Gravity concentration on inclined planes is carried out on shaking tables, which can be smoothed or grooved and which are vibrated back and forth at right angles to the flow of water. As the pulp flows down the incline, the ground material is stratified into heavy and light layers in the water; in addition, under the influence of the vibration, the particles are separated in the impact direction. Shaking tables are often used for concentrating finely grained ores of tin, tungsten, niobium, and tantalum.
Crushing and grinding is the process of reducing large chunks of ore to small sand-sized particles. Crushing and grinding are the most expensive steps in mineral processing, but they are necessary in order to liberate and seperate the valuable minerals from the waste rock.
Imagine that a chocolate chip cookie represents a chunk of ore. The chocolate chips represent the valuable mineral we want, and the cookie represents the waste rock.
Looking at the cookie, we can easily pick out the chips we see on the surface, but how do we get to the ones further inside?
If we break up the cookie, it becomes easier to get at the chocolate chips without taking along any cookie. We can keep breaking the cookie until any single piece is either all chocolate chip, or all cookie. In mining, we would say that we have liberated the chocolate chips.

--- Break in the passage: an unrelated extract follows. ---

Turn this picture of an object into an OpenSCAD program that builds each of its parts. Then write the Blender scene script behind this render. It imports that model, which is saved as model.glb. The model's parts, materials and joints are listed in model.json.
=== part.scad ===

The same principle applies to recovering grains of minerals from ore. The particle size required to seperate grains of minerals from the waste rock is called liberation size. Ore usually goes through several crushers before being transported to the mill building, where it enters a series of grinding mills that pulverize it into fine sand-sized pieces. Once liberated, there are a number of methods for collecting the minerals, while leaving the waste rock behind.
Caveat: Some methods of mineral extraction, like heap leaching, do not require crushing and grinding.